Task statement:
Locate the word "Identity" in the material, then show every line that holds it.

Data section:
━━━━━━
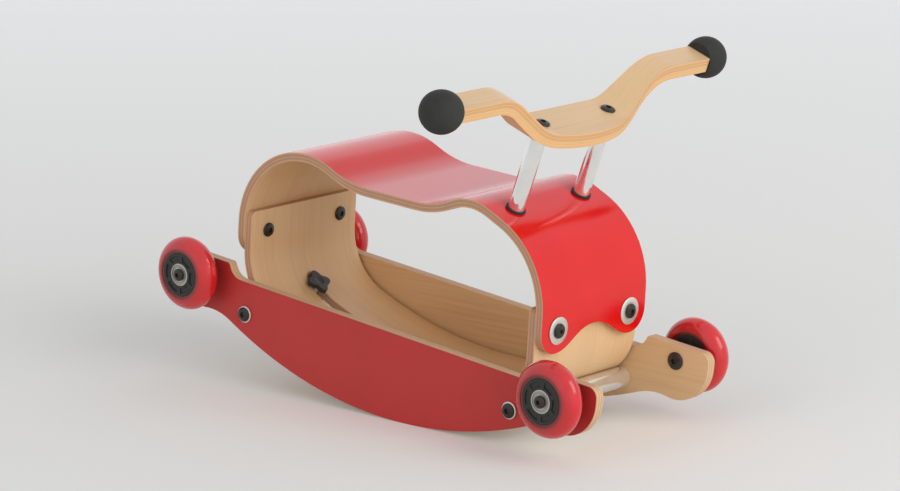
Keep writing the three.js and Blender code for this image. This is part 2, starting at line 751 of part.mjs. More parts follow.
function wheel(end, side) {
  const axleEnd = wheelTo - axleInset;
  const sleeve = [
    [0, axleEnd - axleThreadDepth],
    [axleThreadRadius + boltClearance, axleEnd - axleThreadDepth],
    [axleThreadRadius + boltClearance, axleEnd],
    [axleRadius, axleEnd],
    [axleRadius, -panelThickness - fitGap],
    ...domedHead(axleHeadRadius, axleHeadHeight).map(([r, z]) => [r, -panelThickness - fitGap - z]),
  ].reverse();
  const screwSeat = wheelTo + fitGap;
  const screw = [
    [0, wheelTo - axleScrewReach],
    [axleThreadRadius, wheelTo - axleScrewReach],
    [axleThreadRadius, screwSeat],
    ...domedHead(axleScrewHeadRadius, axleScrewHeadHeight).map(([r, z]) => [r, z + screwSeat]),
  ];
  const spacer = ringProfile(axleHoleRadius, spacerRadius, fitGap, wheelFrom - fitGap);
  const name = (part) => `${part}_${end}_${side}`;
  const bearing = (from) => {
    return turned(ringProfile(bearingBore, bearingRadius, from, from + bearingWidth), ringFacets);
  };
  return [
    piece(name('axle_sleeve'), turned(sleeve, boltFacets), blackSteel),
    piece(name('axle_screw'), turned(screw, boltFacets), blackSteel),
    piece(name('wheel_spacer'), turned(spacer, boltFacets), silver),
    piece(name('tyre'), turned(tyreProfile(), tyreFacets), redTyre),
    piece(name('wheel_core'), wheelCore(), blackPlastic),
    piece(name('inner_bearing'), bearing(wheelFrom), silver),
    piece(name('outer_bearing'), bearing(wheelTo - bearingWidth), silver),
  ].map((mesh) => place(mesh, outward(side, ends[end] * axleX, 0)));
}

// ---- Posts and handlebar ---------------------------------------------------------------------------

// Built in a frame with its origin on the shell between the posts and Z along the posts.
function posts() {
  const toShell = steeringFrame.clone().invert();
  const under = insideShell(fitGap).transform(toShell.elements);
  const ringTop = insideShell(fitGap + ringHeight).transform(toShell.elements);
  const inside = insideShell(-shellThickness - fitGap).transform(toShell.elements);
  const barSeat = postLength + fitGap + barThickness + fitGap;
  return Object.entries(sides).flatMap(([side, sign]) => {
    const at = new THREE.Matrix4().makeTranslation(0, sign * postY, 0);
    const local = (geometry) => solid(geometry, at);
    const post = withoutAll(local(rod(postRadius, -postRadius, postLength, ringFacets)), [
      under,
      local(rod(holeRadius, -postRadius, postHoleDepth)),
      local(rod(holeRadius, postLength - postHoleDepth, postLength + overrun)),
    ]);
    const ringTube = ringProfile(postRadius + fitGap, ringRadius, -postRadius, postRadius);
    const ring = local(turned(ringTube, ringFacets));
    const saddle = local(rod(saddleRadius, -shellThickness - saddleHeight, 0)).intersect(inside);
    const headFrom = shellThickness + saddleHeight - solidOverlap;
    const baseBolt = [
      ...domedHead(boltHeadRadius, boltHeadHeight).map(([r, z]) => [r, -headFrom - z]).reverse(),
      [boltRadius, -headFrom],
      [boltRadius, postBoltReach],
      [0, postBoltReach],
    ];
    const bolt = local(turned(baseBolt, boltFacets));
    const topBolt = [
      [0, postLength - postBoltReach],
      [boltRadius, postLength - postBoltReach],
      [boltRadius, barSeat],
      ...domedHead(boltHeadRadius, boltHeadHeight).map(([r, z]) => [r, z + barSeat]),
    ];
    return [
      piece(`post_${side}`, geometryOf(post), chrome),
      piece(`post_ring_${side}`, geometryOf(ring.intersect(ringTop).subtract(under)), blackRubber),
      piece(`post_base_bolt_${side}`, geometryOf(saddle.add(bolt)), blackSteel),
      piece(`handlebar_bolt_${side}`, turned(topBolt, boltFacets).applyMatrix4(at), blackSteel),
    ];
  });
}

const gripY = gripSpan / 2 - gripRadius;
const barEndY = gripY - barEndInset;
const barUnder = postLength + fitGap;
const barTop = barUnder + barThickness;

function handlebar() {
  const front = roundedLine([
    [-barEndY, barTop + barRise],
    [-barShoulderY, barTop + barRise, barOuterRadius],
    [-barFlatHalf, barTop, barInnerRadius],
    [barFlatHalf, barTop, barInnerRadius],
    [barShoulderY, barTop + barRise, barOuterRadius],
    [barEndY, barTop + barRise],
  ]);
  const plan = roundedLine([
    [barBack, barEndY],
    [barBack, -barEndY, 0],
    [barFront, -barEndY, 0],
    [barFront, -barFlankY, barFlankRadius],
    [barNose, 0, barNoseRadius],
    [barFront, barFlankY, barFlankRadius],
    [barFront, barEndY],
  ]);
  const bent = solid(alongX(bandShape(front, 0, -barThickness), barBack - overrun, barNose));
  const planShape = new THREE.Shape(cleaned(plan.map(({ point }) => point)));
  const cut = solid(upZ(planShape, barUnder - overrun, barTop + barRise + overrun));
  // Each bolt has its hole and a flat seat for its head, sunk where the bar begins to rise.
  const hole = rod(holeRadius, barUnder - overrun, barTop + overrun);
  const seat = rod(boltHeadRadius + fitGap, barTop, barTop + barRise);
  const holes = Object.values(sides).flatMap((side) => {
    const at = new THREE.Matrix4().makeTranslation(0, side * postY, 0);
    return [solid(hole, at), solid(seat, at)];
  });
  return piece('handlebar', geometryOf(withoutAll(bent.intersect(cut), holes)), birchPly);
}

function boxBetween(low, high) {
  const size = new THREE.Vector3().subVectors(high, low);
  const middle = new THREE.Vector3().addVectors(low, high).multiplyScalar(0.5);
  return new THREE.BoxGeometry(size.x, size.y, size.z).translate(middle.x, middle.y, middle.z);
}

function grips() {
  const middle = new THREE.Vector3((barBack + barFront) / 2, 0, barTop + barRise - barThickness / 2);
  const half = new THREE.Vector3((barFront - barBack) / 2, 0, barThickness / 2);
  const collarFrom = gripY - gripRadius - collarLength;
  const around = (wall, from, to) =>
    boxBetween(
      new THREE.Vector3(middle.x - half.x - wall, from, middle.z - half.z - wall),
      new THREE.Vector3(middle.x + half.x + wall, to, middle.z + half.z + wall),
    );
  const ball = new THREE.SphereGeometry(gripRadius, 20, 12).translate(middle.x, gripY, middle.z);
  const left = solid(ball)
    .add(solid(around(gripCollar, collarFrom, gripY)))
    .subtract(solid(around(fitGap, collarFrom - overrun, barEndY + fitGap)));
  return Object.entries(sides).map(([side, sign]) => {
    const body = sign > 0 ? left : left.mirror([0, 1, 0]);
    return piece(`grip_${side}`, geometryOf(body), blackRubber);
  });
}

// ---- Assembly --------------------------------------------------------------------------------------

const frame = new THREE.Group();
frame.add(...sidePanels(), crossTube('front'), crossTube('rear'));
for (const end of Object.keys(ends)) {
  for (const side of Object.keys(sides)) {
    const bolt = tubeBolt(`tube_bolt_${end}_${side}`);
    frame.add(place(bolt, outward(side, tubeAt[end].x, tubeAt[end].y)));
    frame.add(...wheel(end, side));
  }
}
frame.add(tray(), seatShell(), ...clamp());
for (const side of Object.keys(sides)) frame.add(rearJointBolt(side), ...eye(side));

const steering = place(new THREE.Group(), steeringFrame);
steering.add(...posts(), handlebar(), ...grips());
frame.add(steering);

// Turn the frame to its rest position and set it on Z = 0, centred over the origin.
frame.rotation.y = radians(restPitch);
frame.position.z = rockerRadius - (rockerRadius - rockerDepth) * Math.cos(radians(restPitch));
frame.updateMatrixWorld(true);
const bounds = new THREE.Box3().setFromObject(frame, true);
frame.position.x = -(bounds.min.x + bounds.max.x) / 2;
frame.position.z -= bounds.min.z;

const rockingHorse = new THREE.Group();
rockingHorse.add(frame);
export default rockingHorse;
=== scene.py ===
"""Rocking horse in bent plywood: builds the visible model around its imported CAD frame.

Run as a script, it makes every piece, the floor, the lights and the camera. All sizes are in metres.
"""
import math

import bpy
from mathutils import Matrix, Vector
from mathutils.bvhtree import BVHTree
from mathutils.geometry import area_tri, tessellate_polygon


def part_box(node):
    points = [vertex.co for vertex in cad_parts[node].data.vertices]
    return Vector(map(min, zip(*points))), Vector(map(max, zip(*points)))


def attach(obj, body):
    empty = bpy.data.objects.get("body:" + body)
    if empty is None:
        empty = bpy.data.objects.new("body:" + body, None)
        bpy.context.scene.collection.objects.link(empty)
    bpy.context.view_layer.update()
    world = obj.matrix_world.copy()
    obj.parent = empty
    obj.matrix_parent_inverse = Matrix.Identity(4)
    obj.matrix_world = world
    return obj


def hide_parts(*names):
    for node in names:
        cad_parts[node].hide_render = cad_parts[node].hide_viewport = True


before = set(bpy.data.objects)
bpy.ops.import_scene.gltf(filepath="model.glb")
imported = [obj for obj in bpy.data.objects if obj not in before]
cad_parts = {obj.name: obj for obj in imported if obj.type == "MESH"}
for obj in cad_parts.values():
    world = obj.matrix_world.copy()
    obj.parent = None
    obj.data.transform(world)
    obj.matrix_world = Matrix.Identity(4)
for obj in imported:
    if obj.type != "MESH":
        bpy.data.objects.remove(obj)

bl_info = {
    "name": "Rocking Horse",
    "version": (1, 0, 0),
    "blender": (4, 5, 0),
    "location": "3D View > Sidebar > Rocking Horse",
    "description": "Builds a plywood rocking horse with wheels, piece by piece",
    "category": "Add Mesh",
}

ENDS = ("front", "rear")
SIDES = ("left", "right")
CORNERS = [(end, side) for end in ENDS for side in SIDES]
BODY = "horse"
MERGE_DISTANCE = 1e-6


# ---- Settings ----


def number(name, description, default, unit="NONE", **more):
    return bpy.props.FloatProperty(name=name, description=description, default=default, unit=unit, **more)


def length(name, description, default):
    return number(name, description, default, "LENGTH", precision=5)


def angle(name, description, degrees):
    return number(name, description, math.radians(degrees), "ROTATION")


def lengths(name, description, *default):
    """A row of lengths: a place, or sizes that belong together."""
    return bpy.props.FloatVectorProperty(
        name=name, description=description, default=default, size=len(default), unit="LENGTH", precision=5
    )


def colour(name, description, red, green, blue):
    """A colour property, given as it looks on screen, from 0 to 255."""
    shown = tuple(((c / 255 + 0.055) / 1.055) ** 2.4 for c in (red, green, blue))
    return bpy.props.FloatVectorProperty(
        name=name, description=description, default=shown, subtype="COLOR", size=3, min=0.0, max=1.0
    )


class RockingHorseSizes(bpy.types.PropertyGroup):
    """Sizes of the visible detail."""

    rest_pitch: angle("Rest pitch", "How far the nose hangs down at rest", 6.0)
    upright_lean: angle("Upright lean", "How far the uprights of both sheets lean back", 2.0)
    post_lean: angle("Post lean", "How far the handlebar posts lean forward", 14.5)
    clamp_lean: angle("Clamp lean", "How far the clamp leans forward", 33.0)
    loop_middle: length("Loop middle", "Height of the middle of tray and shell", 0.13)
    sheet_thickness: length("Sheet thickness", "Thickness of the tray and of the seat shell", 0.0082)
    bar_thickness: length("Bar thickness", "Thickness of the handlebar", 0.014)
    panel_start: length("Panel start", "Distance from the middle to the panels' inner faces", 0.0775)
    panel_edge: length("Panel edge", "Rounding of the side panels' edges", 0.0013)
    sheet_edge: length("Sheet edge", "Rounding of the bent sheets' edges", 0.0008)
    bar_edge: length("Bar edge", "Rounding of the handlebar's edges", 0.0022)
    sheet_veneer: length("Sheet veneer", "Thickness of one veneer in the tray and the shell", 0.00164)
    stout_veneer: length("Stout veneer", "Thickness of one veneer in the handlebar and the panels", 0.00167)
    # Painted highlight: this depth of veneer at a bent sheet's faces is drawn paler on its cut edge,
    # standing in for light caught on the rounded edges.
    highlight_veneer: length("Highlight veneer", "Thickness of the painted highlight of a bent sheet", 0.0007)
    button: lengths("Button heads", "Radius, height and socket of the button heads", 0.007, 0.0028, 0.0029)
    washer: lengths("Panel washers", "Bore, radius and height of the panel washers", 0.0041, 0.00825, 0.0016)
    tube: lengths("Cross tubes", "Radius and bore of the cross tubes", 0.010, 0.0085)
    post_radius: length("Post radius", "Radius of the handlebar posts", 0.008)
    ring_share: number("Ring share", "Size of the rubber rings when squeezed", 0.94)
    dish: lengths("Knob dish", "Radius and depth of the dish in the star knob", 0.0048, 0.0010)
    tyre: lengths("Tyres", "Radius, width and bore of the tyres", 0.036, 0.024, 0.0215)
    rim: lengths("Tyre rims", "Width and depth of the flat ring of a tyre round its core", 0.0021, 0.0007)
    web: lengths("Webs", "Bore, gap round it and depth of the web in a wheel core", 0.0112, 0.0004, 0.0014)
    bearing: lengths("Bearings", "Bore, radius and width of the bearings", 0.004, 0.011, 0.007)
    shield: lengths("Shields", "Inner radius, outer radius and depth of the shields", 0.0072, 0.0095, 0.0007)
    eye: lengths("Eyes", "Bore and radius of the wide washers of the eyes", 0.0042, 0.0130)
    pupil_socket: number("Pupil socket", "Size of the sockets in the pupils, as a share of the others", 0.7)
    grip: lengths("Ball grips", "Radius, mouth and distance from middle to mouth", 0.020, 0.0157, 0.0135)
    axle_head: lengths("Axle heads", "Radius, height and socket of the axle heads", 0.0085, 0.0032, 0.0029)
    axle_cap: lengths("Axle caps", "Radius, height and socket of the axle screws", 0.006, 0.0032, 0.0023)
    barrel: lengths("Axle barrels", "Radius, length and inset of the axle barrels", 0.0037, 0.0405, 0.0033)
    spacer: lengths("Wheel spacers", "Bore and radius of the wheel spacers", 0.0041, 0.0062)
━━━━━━
Completed task:
    obj.matrix_parent_inverse = Matrix.Identity(4)
    obj.matrix_world = Matrix.Identity(4)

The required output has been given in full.